|Institution:||University of New South Wales|
|Department:||Computer Science & Engineering|
|Keywords:||Trajectories; Uncertainty; Spatial database|
|Full text PDF:||http://handle.unsw.edu.au/1959.4/54165|
Uncertainty is inherent in many important applications, and many important queries are re-investigated in the context of uncertain data models. Efficient algorithms are strongly demanded to analyze spatial uncertain data. This thesis studies four fundamental problems to analyze spatial uncertain data by proposing efficient query processing algorithms, including (1) find top k influential facilities, (2) identify top k dominating objects, (3) range search on uncertain trajectories, and (4) top k similarity join. Firstly, we study the problem of finding top k most influential facilities over uncertain objects. We propose a new ranking model to identify the top k most influential facilities, which captures influence of facilities on the uncertain objects. Effective and efficient algorithms are proposed following the filtering-verification paradigm by utilizing two uncertain object indexing techniques. To effectively support uncertain objects with a large number of instances, we further develop randomized algorithms with accuracy guarantee. Secondly, we study the problem of top k dominating query on uncertain data, which is an essential method in the multi-criteria decision analysis when an explicit scoring function is not available. We formally introduce the top k dominating model, and propose effective and efficient algorithms to identify the top k dominating objects. Novel pruning techniques are proposed by utilizing the spatial indexing and statistic information to reduce CPU and I/O costs. Thirdly, we investigate the problem of range search on uncertain trajectories by assuming uncertain trajectories are modeled by the Markov Chains. We propose a general framework for range search on uncertain trajectories following the filtering-refinement paradigm where summaries of uncertain trajectories are constructed to facilitate the filtering process.
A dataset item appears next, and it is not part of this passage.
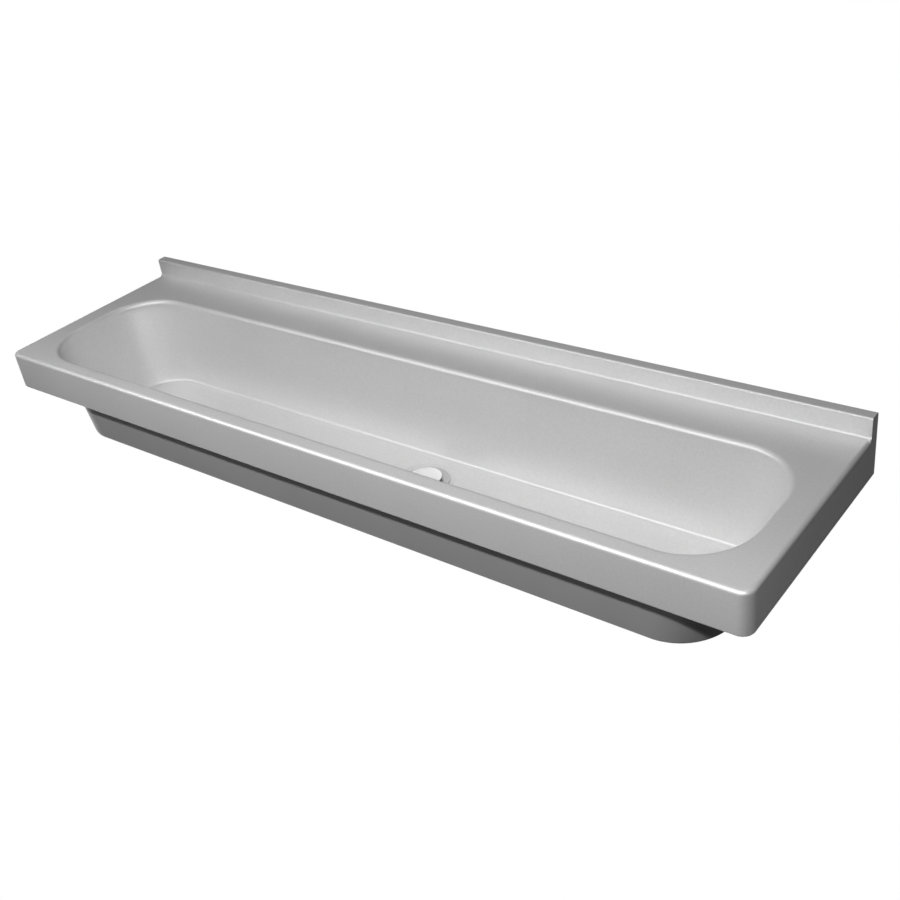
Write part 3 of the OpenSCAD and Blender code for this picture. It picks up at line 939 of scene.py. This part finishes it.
# Pieces that keep their CAD shape: name, node, body, slot, material, and how far their edges are broken
KEPT_SHAPES = [
    ("wall_bracket_left", "bracket_left", "trough", "zinc_steel", ZINC, 0.5 * MM),
    ("wall_bracket_right", "bracket_right", "trough", "zinc_steel", ZINC, 0.5 * MM),
    ("hat_channel", "ledge_channel", "trough", "satin_steel", WELDED, 0.25 * MM),
    ("fixing_nuts", "stud_nuts", "trough", "zinc_steel", ZINC, 0.35 * MM),
    ("fixing_washers", "stud_washers", "trough", "zinc_steel", ZINC, 0.2 * MM),
    ("deadening_pads", "sound_pads", "trough", "bitumen_pad", BITUMEN, 0.5 * MM),
    ("earthing_tag", "earth_tag", "trough", "satin_steel", MILL, 0.25 * MM),
    ("earthing_screw", "earth_screw", "trough", "zinc_steel", ZINC, 0.25 * MM),
    ("earthing_washers", "earth_washers", "trough", "zinc_steel", ZINC, 0.2 * MM),
    ("earthing_nut", "earth_nut", "trough", "zinc_steel", ZINC, 0.35 * MM),
    ("hex_back_nut", "back_nut", "trough", "polished_chrome", CHROME, 1.0 * MM),
    ("bowl_gasket", "lower_gasket", "trough", "black_rubber", RUBBER, 0.4 * MM),
    ("nylon_washer", "slip_washer", "trough", "white_nylon", NYLON, 0.3 * MM),
    ("cartridge_body", "push_cartridge", "trough", "turned_brass", BRASS, 0.3 * MM),
    ("plug_ring", "plug_seal", "plug", "black_rubber", RUBBER, 0.3 * MM),
    ("plug_spindle", "plug_stem", "plug", "turned_brass", BRASS, 0.2 * MM),
]
# The brackets' plates are bent from one sheet, and the back nut's edges are well rounded
OTHERWISE = {
    "bracket_left": {"fold": bracket_fold},
    "bracket_right": {"fold": bracket_fold},
    "back_nut": {"segments": 3},
}
for name, node, body, slot, finish, width in KEPT_SHAPES:
    fitted(softened(name, node, width, finish, **OTHERWISE.get(node, {})), node, body)

# The seal under the flange is the CAD shape itself
flange_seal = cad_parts["flange_seal"]
flange_seal.data.materials.clear()
flange_seal.data.materials.append(RUBBER)


# ---------------------------------------------------------------- stage, light and camera

# Soft panels round the room: azimuth from the wall clockwise, elevation, both in degrees, and strength
PANELS = [
    (240, 68, 0.52), (60, 20, 0.27), (0, 60, 0.09), (330, 45, 0.10), (180, -32, 0.12),
    (300, -32, 1.5), (315, -62, 0.2),
]
# Degrees from a panel's middle to its end, and the glow of the room between the panels
PANEL_REACH = 46
ROOM_GLOW = 0.01
# Degrees that the tube lamps stand above the front edge
KEY_RISE = 50

FLOOR_DROP = 0.9
FLOOR_SIZE = 30

# The photograph's viewpoint, fitted to the trough's straight edges: place, then yaw, pitch and roll
VIEWPOINT = Vector((1.2109, -1.3945, 0.9393))
VIEW_ANGLES = (-41.877, 31.678, -8.554)
FILM_WIDTH = 36
FOCAL_LENGTH = 46.893
FARTHEST = 100


def studio():
    """A room of soft light, white where the camera sees it."""
    world = bpy.data.worlds.new("studio")
    bpy.context.scene.world = world
    world.use_nodes = True
    g = Graph(world.node_tree)
    direction = g.add("ShaderNodeTexCoord", output="Generated")
    total = ROOM_GLOW
    for azimuth, elevation, strength in PANELS:
        a, e = math.radians(azimuth), math.radians(elevation)
        axis = (math.sin(a) * math.cos(e), math.cos(a) * math.cos(e), math.sin(e))
        facing = g.add("ShaderNodeVectorMath", {0: direction, 1: axis}, "Value", operation="DOT_PRODUCT")
        total = facing.smooth(math.cos(math.radians(PANEL_REACH)), 1) * strength + total
    glow = g.add("ShaderNodeBackground", {"Color": grey(1), "Strength": total})
    plain = g.add("ShaderNodeBackground", {"Color": grey(1), "Strength": 1.0})
    seen = g.add("ShaderNodeLightPath", output="Is Camera Ray")
    g.end(g.add("ShaderNodeMixShader", {0: seen, 1: glow, 2: plain}), "ShaderNodeOutputWorld")


def tube_lamp(name, middle_x, away, length, width, glow):
    """A long narrow lamp in front of the trough's front edge, KEY_RISE above it and facing it."""
    rise = math.radians(KEY_RISE)
    outwards = Vector((0, -math.cos(rise), math.sin(rise)))
    along = Vector((1, 0, 0))
    lamp = linked(name, bpy.data.lights.new(name, "AREA"))
    lamp.data.shape = "RECTANGLE"
    lamp.data.size = length
    lamp.data.size_y = width
    lamp.data.energy = math.pi * length * width * glow
    lamp.visible_camera = False
    place = Vector((middle_x, FRONT, (DECK + FOOT) / 2)) + outwards * away
    lamp.matrix_world = (Matrix.Translation(place)
                         @ Matrix((along, outwards.cross(along), outwards)).transposed().to_4x4())


def pale_floor():
    """A plain pale floor, well below the trough, seen from above only."""
    size, z = FLOOR_SIZE, DECK - FLOOR_DROP
    floor = new_object("floor", [(-size, -size, z), (size, -size, z), (size, size, z), (-size, size, z)],
                       [(0, 1, 2, 3)])
    made, g = material("pale_floor")
    light = g.add("ShaderNodeEmission", {"Color": grey(1), "Strength": 1.0})
    clear = g.add("ShaderNodeBsdfTransparent")
    below = g.add("ShaderNodeNewGeometry", output="Backfacing")
    g.end(g.add("ShaderNodeMixShader", {0: below, 1: light, 2: clear}))
    floor.data.materials.append(made)
    floor.visible_glossy = False
    floor.visible_diffuse = False
    floor.visible_shadow = False


def photo_camera():
    yaw, pitch, roll = (math.radians(a) for a in VIEW_ANGLES)
    forward = Vector((math.sin(yaw) * math.cos(pitch), math.cos(yaw) * math.cos(pitch), -math.sin(pitch)))
    level = Vector((math.cos(yaw), -math.sin(yaw), 0))
    above = level.cross(forward)
    right = math.cos(roll) * level + math.sin(roll) * above
    up = -math.sin(roll) * level + math.cos(roll) * above
    camera = linked("camera", bpy.data.cameras.new("camera"))
    camera.matrix_world = (Matrix.Translation(VIEWPOINT)
                           @ Matrix((right, up, -forward)).transposed().to_4x4())
    camera.data.sensor_width = FILM_WIDTH
    camera.data.lens = FOCAL_LENGTH
    camera.data.clip_end = FARTHEST
    bpy.context.scene.camera = camera


studio()
tube_lamp("near_tube", middle_x=0.1, away=0.6, length=2.1, width=0.024, glow=53)
tube_lamp("far_tube", middle_x=1.2, away=2.2, length=0.6, width=0.088, glow=56)
pale_floor()
photo_camera()
bpy.context.scene.view_settings.view_transform = "Standard"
Statistics based and partition based filtering techniques are developed to enhance the filtering capabilities. Finally, we investigate the problem of top k similarity join over multi-valued objects. We apply two types of quantile based distance measures to explore the relative instance distribution among the multiple instances of objects. Following a filtering-refinement framework, efficient and effective techniques to process top k similarity joins over multi-valued objects are developed. Novel distance, statistic and weight based pruning techniques are proposed to speed up the computations.